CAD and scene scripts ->
*-*-*

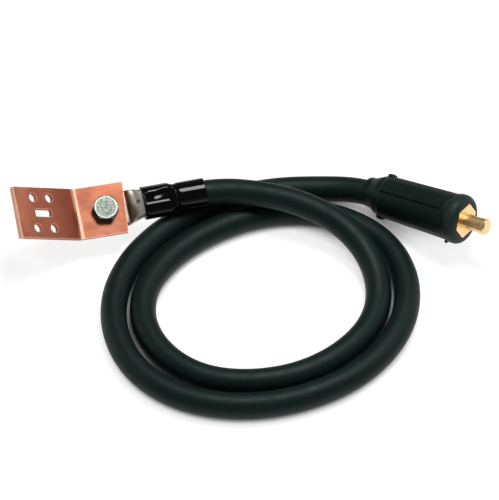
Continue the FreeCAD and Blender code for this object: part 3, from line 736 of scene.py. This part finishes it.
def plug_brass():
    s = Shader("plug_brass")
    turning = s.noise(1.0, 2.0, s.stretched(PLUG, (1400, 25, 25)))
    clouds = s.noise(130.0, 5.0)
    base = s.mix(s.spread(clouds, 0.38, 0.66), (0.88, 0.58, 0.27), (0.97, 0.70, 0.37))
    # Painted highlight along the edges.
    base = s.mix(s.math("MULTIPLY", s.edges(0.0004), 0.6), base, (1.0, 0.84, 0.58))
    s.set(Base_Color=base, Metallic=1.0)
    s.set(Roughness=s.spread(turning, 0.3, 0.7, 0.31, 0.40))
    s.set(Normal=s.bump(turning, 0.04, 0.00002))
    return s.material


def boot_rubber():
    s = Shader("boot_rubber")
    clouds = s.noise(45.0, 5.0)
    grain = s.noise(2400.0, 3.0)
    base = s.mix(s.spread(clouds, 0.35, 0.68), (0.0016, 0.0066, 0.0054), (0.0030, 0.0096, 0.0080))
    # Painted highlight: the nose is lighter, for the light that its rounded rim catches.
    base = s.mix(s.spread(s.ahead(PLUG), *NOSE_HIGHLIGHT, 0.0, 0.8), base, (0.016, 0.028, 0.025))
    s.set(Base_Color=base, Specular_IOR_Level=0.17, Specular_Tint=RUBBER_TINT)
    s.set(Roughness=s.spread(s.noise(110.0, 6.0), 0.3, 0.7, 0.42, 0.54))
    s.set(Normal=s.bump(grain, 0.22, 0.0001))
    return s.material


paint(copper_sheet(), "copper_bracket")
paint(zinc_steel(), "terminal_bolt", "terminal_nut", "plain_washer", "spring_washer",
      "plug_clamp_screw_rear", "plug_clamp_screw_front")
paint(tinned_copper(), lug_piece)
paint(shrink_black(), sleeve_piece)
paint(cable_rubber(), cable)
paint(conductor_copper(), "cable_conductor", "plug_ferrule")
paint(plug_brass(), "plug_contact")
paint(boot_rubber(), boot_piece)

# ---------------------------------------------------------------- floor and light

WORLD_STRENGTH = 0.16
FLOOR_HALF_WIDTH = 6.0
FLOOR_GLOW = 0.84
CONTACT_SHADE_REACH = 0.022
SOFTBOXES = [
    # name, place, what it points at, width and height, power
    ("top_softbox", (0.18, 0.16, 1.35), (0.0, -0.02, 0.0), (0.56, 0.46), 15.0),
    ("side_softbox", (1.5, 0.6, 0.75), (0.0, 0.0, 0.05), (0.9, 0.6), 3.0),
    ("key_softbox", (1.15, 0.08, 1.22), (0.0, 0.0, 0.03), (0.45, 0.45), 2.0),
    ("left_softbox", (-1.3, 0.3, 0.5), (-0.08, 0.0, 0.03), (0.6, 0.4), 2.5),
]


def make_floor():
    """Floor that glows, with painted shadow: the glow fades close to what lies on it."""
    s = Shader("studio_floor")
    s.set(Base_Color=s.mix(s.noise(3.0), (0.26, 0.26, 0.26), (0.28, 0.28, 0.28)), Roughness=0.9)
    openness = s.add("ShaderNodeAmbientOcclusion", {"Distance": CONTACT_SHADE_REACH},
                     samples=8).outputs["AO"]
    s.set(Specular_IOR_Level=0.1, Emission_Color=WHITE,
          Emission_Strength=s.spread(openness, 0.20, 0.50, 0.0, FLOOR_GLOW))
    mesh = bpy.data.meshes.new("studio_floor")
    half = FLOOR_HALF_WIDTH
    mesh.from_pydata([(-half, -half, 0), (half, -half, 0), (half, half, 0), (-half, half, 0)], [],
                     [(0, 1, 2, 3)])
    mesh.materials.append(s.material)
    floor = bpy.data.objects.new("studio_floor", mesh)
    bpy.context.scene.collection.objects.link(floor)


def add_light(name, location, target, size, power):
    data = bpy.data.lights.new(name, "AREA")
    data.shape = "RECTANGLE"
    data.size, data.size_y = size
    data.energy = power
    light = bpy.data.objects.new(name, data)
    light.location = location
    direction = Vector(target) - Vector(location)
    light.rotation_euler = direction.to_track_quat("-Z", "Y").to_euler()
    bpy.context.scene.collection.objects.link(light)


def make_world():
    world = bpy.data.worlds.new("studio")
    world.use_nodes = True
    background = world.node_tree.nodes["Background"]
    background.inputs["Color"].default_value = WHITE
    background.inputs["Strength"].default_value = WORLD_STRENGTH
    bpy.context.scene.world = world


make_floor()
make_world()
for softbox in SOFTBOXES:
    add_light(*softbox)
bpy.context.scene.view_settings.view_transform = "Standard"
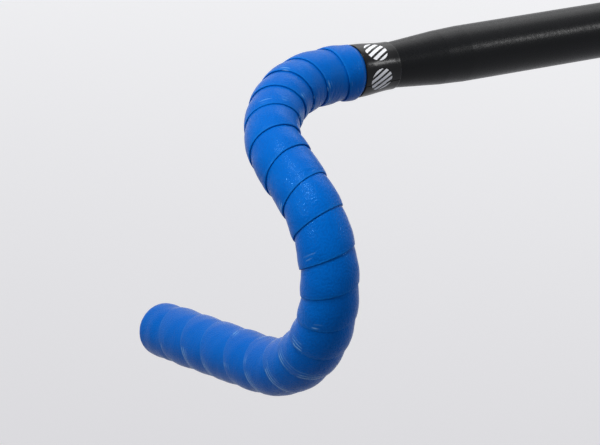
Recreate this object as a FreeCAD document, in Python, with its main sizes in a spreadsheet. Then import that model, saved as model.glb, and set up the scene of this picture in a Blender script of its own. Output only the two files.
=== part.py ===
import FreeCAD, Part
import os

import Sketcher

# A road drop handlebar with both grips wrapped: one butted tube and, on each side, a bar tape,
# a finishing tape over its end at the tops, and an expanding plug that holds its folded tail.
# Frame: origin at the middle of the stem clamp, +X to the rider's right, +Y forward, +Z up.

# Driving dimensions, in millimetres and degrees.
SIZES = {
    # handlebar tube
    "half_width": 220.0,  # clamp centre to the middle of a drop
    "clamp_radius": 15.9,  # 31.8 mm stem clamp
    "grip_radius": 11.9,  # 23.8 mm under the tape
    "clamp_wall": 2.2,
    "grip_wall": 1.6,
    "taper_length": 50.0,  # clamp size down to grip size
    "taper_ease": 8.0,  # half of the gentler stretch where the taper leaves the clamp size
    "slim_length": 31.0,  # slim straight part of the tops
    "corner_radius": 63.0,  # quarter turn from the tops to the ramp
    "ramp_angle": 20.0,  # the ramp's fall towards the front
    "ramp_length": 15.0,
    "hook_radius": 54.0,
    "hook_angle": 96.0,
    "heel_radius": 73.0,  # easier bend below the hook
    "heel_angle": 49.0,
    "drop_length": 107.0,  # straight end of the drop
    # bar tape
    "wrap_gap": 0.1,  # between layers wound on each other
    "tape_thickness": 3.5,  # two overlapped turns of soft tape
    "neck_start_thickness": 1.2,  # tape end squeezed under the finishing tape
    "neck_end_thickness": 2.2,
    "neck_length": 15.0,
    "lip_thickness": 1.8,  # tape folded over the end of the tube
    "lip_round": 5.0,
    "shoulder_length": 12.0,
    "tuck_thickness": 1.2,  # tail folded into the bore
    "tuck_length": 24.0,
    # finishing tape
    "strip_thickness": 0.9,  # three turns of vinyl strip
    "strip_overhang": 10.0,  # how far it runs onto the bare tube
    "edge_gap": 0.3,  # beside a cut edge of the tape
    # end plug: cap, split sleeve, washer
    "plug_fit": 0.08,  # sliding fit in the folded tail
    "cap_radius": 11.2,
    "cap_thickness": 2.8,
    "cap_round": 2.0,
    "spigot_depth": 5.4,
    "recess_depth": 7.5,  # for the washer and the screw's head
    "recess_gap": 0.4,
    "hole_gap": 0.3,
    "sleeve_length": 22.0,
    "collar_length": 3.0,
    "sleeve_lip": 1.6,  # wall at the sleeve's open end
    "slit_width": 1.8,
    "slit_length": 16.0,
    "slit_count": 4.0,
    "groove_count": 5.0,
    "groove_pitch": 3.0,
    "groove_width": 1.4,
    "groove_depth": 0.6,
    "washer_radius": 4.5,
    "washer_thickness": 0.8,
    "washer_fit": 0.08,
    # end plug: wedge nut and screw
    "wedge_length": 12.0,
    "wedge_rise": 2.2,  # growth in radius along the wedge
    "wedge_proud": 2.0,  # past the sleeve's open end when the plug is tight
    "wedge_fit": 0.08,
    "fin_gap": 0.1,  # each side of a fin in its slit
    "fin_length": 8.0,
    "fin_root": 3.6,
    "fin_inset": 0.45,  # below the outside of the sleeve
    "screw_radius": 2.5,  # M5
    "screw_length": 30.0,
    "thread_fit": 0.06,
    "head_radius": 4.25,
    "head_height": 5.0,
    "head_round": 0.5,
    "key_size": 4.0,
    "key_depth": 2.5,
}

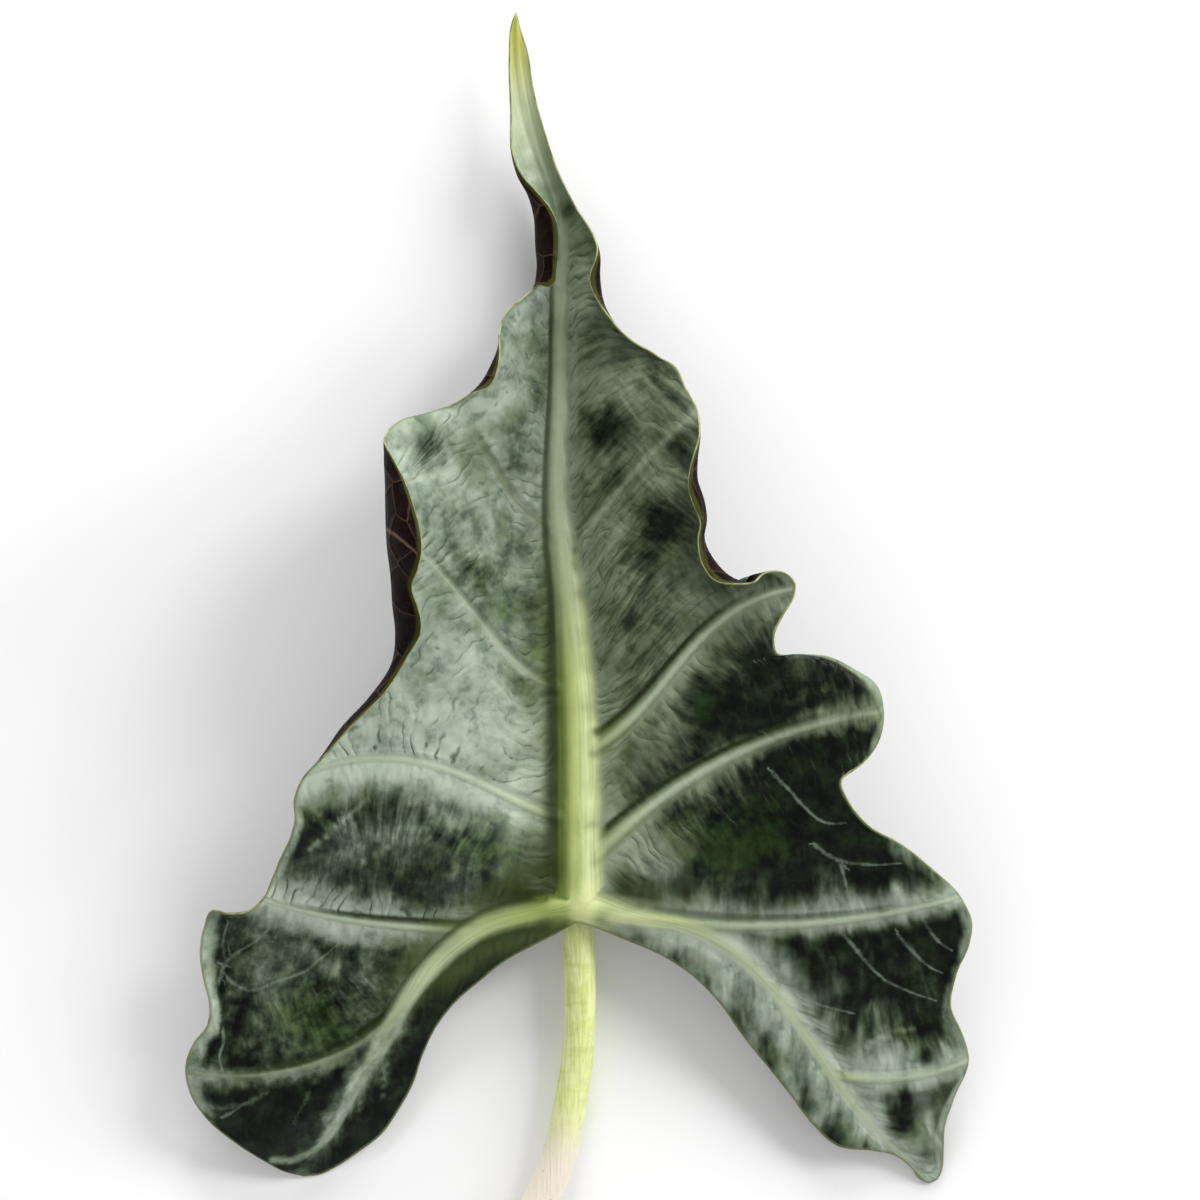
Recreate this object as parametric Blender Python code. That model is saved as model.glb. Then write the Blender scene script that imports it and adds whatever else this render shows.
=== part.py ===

*-*-*

Task prompt -> Reproduce only the lines from the one containing "Recreate this object as a" through the one containing "# Frame: origin", inclusive of both.

Task solution ->
Recreate this object as a FreeCAD document, in Python, with its main sizes in a spreadsheet. Then import that model, saved as model.glb, and set up the scene of this picture in a Blender script of its own. Output only the two files.
=== part.py ===
import FreeCAD, Part
import os

import Sketcher

# A road drop handlebar with both grips wrapped: one butted tube and, on each side, a bar tape,
# a finishing tape over its end at the tops, and an expanding plug that holds its folded tail.
# Frame: origin at the middle of the stem clamp, +X to the rider's right, +Y forward, +Z up.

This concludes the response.